Maybe someone like Boz is key enough that it would throw things off badly for a while, but I still think they could get a whole new crop in there to learn and play the songs just fine and it would still be the Morrissey show and the new people would be in the shadow as much as the old. I just wonder how that feels when they put in so much work to make each show work.
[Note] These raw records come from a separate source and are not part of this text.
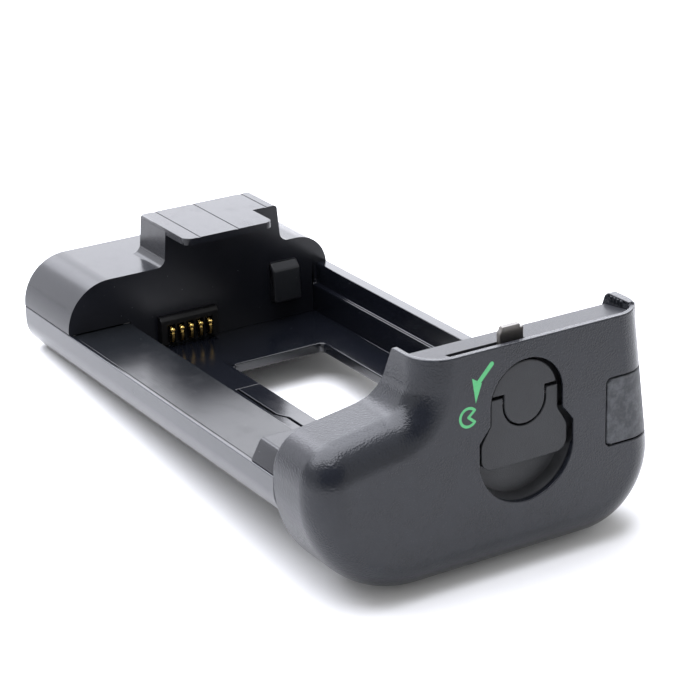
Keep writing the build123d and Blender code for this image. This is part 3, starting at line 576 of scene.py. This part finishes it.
# The width of the softened edge on each moulded piece
EDGE_WIDTHS = {
    "tray_base": 0.22 * MM, "ledge_cover": 0.15 * MM, "contact_hood": 0.3 * MM,
    "guide_wedge": 0.35 * MM, "connector_block": 0.12 * MM, "battery_latch": 0.15 * MM,
    "end_block": 0.3 * MM, "end_cap_shell": 0.22 * MM, "end_cap_plate": 0.15 * MM,
    "cable_flap": 0.2 * MM, "knob_disc": 0.12 * MM, "knob_handle": 0.15 * MM,
    "latch_hook": 0.1 * MM,
}

# Pieces whose flat faces are made whole first, so that the edge runs evenly along them
MERGED_FLATS = (
    "tray_base", "ledge_cover", "end_block", "battery_latch", "guide_wedge", "connector_block",
    "end_cap_shell", "end_cap_plate", "knob_disc", "knob_handle",
)

# The hood's block has creases so short that an edge of full width would fold over itself
NARROWED_EDGES = ("contact_hood",)


def soften_edges(piece, width):
    """Rounds a piece's sharp edges a little, so that they catch the light."""
    piece.data.polygons.foreach_set("use_smooth", [True] * len(piece.data.polygons))
    weld = piece.modifiers.new("weld", "WELD")
    weld.merge_threshold = WELD_DISTANCE
    if piece.name in MERGED_FLATS:
        merge = piece.modifiers.new("flat_faces", "DECIMATE")
        merge.decimate_type = "DISSOLVE"
        merge.angle_limit = FLAT_ANGLE
    edge = piece.modifiers.new("soft_edge", "BEVEL")
    edge.width = width
    edge.segments = EDGE_STEPS
    edge.limit_method = "ANGLE"
    edge.angle_limit = EDGE_ANGLE
    edge.use_clamp_overlap = piece.name in NARROWED_EDGES
    piece.modifiers.new("even_normals", "WEIGHTED_NORMAL")


def dress_nodes():
    """Gives each piece its finish, and the moulded ones a softened edge."""
    for name, finish in NODE_FINISH.items():
        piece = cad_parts[name]
        piece.data.materials.clear()
        piece.data.materials.append(FINISHES[finish].material)
        if name in EDGE_WIDTHS:
            soften_edges(piece, EDGE_WIDTHS[name])


def table():
    """The table, tilted so that the cap's bottom edge and the tray's rear edge both rest on it."""
    cap_foot = Vector((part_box("end_cap_plate")[0][0], 0.0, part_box("end_cap_shell")[0][2]))
    rear_foot = Vector((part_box("tray_base")[0][0], 0.0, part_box("tray_base")[0][2]))
    slope = atan2(rear_foot.z - cap_foot.z, cap_foot.x - rear_foot.x)
    mesh = bpy.data.meshes.new("table")
    sheet = bmesh.new()
    bmesh.ops.create_grid(
        sheet, x_segments=TABLE_SQUARES, y_segments=TABLE_SQUARES, size=TABLE_SIZE / 2
    )
    sheet.transform(Matrix.Translation(cap_foot) @ Matrix.Rotation(slope, 4, "Y"))
    sheet.to_mesh(mesh)
    sheet.free()
    mesh.materials.append(table_finish("table_white").material)
    piece = bpy.data.objects.new("table", mesh)
    bpy.context.collection.objects.link(piece)


def camera():
    """The photograph's camera."""
    back = Vector((
        sin(VIEW_AZIMUTH) * cos(VIEW_ELEVATION),
        -cos(VIEW_AZIMUTH) * cos(VIEW_ELEVATION),
        sin(VIEW_ELEVATION),
    ))
    right = Vector((cos(VIEW_AZIMUTH), sin(VIEW_AZIMUTH), 0.0))
    up = back.cross(right)
    rolled_right = right * cos(VIEW_ROLL) + up * sin(VIEW_ROLL)
    rolled_up = back.cross(rolled_right)
    lens = bpy.data.cameras.new("camera")
    lens.sensor_width = SENSOR
    lens.lens = FOCAL_PIXELS / FRAME_PIXELS * SENSOR
    lens.clip_start = NEAREST_SEEN
    seat = Matrix((rolled_right, rolled_up, back)).transposed().to_4x4()
    seat.translation = VIEW_TARGET + back * VIEW_DISTANCE
    eye = bpy.data.objects.new("camera", lens)
    eye.matrix_world = seat
    bpy.context.collection.objects.link(eye)
    bpy.context.scene.camera = eye


def toward(turn, lift, distance):
    """A place seen from the view's target: turned from the camera's side, and lifted."""
    azimuth = VIEW_AZIMUTH + turn
    away = Vector((sin(azimuth) * cos(lift), -cos(azimuth) * cos(lift), sin(lift)))
    return VIEW_TARGET + away * distance


def panel(name, place, size, power, only_reflected=False):
    """A soft light panel that faces the view's target."""
    light = bpy.data.lights.new(name, "AREA")
    light.shape = "RECTANGLE"
    light.size, light.size_y = size
    light.energy = power
    light.color = LIGHT_TINT
    lamp = bpy.data.objects.new(name, light)
    lamp.visible_diffuse = not only_reflected
    lamp.location = place
    lamp.rotation_euler = (VIEW_TARGET - place).to_track_quat("-Z", "Y").to_euler()
    bpy.context.collection.objects.link(lamp)


def light_panels():
    """One panel above, one across from the camera and one on the left of the view."""
    back_place = toward(BACK_PANEL_TURN, BACK_PANEL_LIFT, PANEL_DISTANCE)
    left_place = toward(LEFT_PANEL_TURN, LEFT_PANEL_LIFT, PANEL_DISTANCE)
    panel("top_panel", TOP_PANEL_PLACE, TOP_PANEL_SIZE, TOP_PANEL_POWER)
    panel("back_panel", back_place, BACK_PANEL_SIZE, BACK_PANEL_POWER, only_reflected=True)
    panel("left_panel", left_place, LEFT_PANEL_SIZE, LEFT_PANEL_POWER)


def dark_card():
    """A dark card behind the camera, which keeps the walls that face it from turning milky."""
    mesh = bpy.data.meshes.new("dark_card")
    half_width, half_height = CARD_SIZE[0] / 2, CARD_SIZE[1] / 2
    corners = [
        (-half_width, -half_height, 0.0),
        (half_width, -half_height, 0.0),
        (half_width, half_height, 0.0),
        (-half_width, half_height, 0.0),
    ]
    mesh.from_pydata(corners, [], [(0, 1, 2, 3)])
    mesh.materials.append(card_finish("card_felt").material)
    card = bpy.data.objects.new("dark_card", mesh)
    place = toward(0.0, CARD_LIFT, CARD_DISTANCE)
    turn = (VIEW_TARGET - place).to_track_quat("-Z", "Y").to_matrix().to_4x4()
    card.matrix_world = Matrix.Translation(place) @ turn
    for kind in ("camera", "diffuse", "transmission", "shadow"):
        setattr(card, f"visible_{kind}", False)
    bpy.context.collection.objects.link(card)


def sky():
    """A white room: full white to the eye and in reflections, softer as a fill."""
    world = bpy.data.worlds.new("room")
    world.use_nodes = True
    room = Nodes(world.node_tree, "ShaderNodeOutputWorld")
    fill = room.node("ShaderNodeBackground", inputs={"Color": WHITE, "Strength": SKY_FILL})
    white = room.node("ShaderNodeBackground", inputs={"Color": WHITE})
    room.feed(room.surface, room.node("ShaderNodeMixShader", inputs=[room.seen(), fill, white]))
    bpy.context.scene.world = world


camera()
sky()
light_panels()
dark_card()
table()
dress_nodes()

bpy.context.scene.view_settings.view_transform = "Standard"
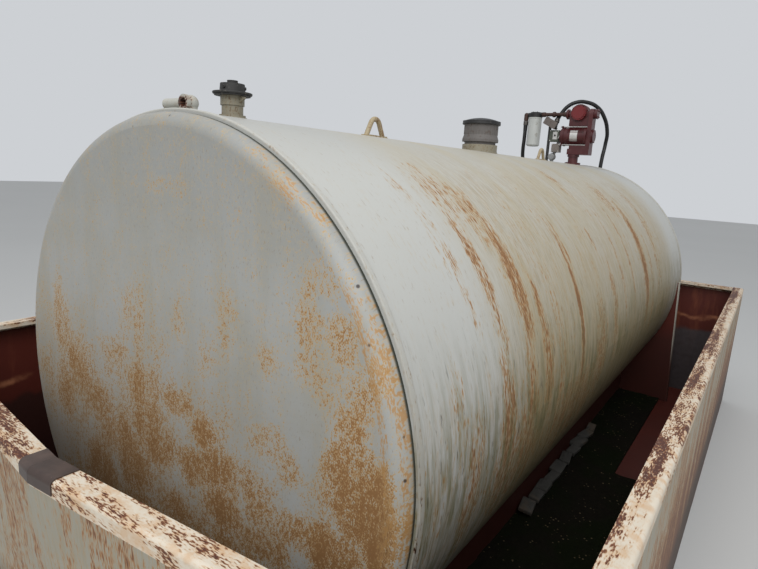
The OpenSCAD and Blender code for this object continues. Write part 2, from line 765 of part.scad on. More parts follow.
// The nozzle lies in the holster; its swivel turns up and back out of the lower end to meet the hose.
module nozzle() {
    rest_z = boot_t - boot_h / 2 + seat_gap + nozzle_r;
    tail = boot_l / 2 - 14;
    color([0.18, 0.17, 0.17]) {
        in_boot() translate([0, nozzle_off, rest_z]) {
            drum_x(nozzle_r, -boot_l / 2 + boot_t + 5, tail, 32);
            translate([tail, 0, 0]) sphere(nozzle_r, $fn = 32);
        }
        at_pump() translate([boot_x, boot_y + nozzle_off, boot_z])
            translate([tail * cos(boot_tilt) + rest_z * sin(boot_tilt), 0,
                rest_z * cos(boot_tilt) - tail * sin(boot_tilt)])
                rotate([-swivel_lean, 0, 0]) cylinder(r = nozzle_r - 1, h = swivel_l, $fn = 32);
    }
}

// Boxes and conduit

box_x = -165;
box_top = 148;
nipple_x = -144;
conduit_x = -160;

// The pump's switch box, fastened to the side of the post.
module switch_box() {
    color([0.33, 0.36, 0.32]) at_pump() {
        translate([post_x + post_d / 2 + seat_gap, -27, 163]) cube([71, 54, 84]);
    }
}

module junction_box() {
    color([0.33, 0.30, 0.28]) at_pump() {
        translate([box_x, -24, box_top - 62]) cube([60, 48, 62]);
        translate([nipple_x + 20, 0, box_top - 1]) cylinder(d = 18, h = 163 - seat_gap - box_top + 1, $fn = 32);
    }
}

// A round conduit fitting that stands on the shell and carries the junction box on a nipple.
module conduit_box() {
    color([0.45, 0.46, 0.45]) on_crown(conduit_x, pump_y) {
        translate([0, 0, 52]) sphere(d = 56, $fn = fitting_fn);
        translate([0, 0, -60]) cylinder(d = 27, h = 100, $fn = 32);
        translate([nipple_x - conduit_x, 0, 52]) cylinder(d = 14, h = box_top - 62 - 52 - seat_gap, $fn = 32);
    }
}

basin_floor();
front_wall();
back_wall();
left_wall();
right_wall();
front_rim();
back_rim();
left_rim();
right_rim();
rim_patch();
left_skid();
right_skid();
front_saddle();
rear_saddle();
tank_shell();
front_head();
rear_head();
front_lip();
rear_lip();
pipe_stub();
small_vent_neck();
small_vent_cap();
front_lifting_lug();
rear_lifting_lug();
emergency_vent_collar();
emergency_vent_body();
emergency_vent_lid();
emergency_vent_stem();
pump_pedestal();
pump_casing();
pump_motor();
motor_tie_rods();
pump_head();
pump_cover();
outlet_pipe();
filter_head();
filter_canister();
hose_elbow();
nozzle_post();
nozzle_boot();
nozzle();
switch_box();
junction_box();
conduit_box();
delivery_hose();
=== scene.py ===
"""A horizontal fuel storage tank with a transfer pump, in its open steel containment basin."""
import math
import random

import bmesh
import bpy
from mathutils import Matrix, Vector, geometry, noise


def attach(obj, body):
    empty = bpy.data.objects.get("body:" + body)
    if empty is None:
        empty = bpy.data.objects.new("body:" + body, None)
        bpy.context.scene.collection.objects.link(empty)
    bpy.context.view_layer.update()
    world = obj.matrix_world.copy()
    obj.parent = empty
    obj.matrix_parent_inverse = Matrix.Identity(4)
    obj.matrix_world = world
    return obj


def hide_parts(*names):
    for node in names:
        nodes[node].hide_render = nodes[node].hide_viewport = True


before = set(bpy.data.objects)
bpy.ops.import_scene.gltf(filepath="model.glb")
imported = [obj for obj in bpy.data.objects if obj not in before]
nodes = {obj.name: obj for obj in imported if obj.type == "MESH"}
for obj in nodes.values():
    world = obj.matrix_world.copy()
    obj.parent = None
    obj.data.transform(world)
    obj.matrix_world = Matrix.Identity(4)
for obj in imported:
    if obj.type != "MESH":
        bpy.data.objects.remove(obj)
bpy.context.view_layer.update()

# Camera
# It stands in front of the tank, at a person's eye height beside the basin's near right corner.
# It looks along the tank and a little down, so the whole near head and the far pump show.
camera_data = bpy.data.cameras.new("view_along_tank")
camera_data.sensor_width = 36.0
camera_data.lens = 26.035
camera_data.clip_end = 200.0
camera = bpy.data.objects.new("view_along_tank", camera_data)
bpy.context.scene.collection.objects.link(camera)
view_right = Vector((0.80787001, 0.58669837, 0.05595598))
view_up = Vector((-0.16426119, 0.13296356, 0.97741442))
view_back = Vector((0.56600734, -0.7988152, 0.20378905))
camera.matrix_world = Matrix.Translation((1.302354, -2.58937, 1.555392)) @ Matrix(
    (view_right, view_up, view_back)).transposed().to_4x4()
bpy.context.scene.camera = camera

# Delivery hose
# A 3.7 m black rubber hose with a 28 mm cover. It leaves the elbow beside the filter, crosses the shell's
# rear shoulder, hangs behind the rear head, and comes up over the pump and down to the nozzle. A crimped
# ferrule and a tapered rubber sleeve hold it at each end.
seam_y = -1.718
axis_z = 0.864
tank_radius = 0.813
crown_z = axis_z + tank_radius
pump_y = seam_y + 3.376
hose_radius = 0.014
hose_route = [
    (-396, 0, 318), (-396, 1, 180), (-400, 7, 115), (-407, 31, 59), (-409, 55, 14), (-410, 84, -28),
    (-412, 114, -58), (-414, 152, -79), (-413, 191, -88), (-414, 230, -89), (-413, 271, -100),
    (-412, 309, -125), (-410, 341, -167), (-407, 355, -222), (-404, 342, -330), (-394, 318, -470),
    (-384, 288, -600), (-368, 268, -720), (-340, 264, -830), (-290, 264, -926), (-212, 264, -995),
    (-110, 264, -1018), (-10, 264, -979), (62, 264, -895), (104, 264, -780), (127, 264, -630),
    (135, 264, -460), (135, 264, -280), (133, 266, -100), (138, 270, 60), (141, 301, 170),
    (150, 273, 259), (123, 205, 376), (77, 164, 435), (10, 116, 462), (-46, 78, 458),
    (-100, 55, 428), (-139, 41, 376), (-155, 14, 329), (-155, -1, 303)]


def by_pump(x, y, z):
    """A point given in millimetres: across, from the pump towards the rear, and up from the tank's crown."""
    return Vector((x / 1000, pump_y + y / 1000, crown_z + z / 1000))


def put(tree, kind, inputs, output=0, **settings):
    """Adds a shader node and returns one of its outputs; an input may be a plain value or a mask."""
    node = tree.nodes.new("ShaderNode" + kind)
    for key, value in settings.items():
        setattr(node, key, value)
    for key, value in inputs.items():
        if isinstance(value, Mask):
            value.to(node.inputs[key])
        else:
            node.inputs[key].default_value = value
    return Mask(node.outputs[output])


class Mask:
    """A value, place or colour that changes over a surface. Sums and products of masks add Math nodes."""

    def __init__(self, socket):
        self.socket = socket
        self.tree = socket.id_data

    def to(self, socket):
        """Feeds a socket of the same tree."""
        self.tree.links.new(self.socket, socket)

    def beside(self, output):
        """Another output of the node that this mask comes from."""
        return Mask(self.socket.node.outputs[output])

    def math(self, operation, *others):
        return put(self.tree, "Math", dict(enumerate((self, *others))), operation=operation)

    def way(self, letter):
        return put(self.tree, "SeparateXYZ", {0: self}, letter)

    x = property(lambda self: self.way("X"))
    y = property(lambda self: self.way("Y"))
    z = property(lambda self: self.way("Z"))

    def __add__(self, other):
        return self.math("ADD", other)

    def __sub__(self, other):
        return self.math("SUBTRACT", other)

    def __rsub__(self, other):
        return put(self.tree, "Math", {0: other, 1: self}, operation="SUBTRACT")

    def __mul__(self, other):
        return self.math("MULTIPLY", other)

    def __truediv__(self, other):
        return self.math("DIVIDE", other)

    def __gt__(self, other):
        return self.math("GREATER_THAN", other)

    def __lt__(self, other):
        return self.math("LESS_THAN", other)

    def __abs__(self):
        return self.math("ABSOLUTE")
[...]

um ia about your second point, but didn't the same thing happened with The Smiths. A lot of people didn't/don't care for Joyce and Rourke
 

Interesting Doug

New Member
um ia about your second point, but didn't the same thing happened with The Smiths. A lot of people didn't/don't care for Joyce and Rourke

I wasn't aware of that. About the only vibe I got about them from various writeups and stuff was that they were overshadowed by the ultra magnified personality of Morrissey and the signature sound and focus on Johnny. Rhythm sections are usually the unsung ones in any band but I hadn't been aware that people didn't care for them. They seemed so gracious in this one old video piece I saw on the band. They seemed glad to be there and understood that the focus was going to be on the other guys.
 

Jamie

Bluff, Ardour & Assoc.
um ia about your second point, but didn't the same thing happened with The Smiths. A lot of people didn't/don't care for Joyce and Rourke

I think it's reasonable to assume that most of the ire, held in some quarters, is reserved for Mike Joyce and latterly in the wake of the court case.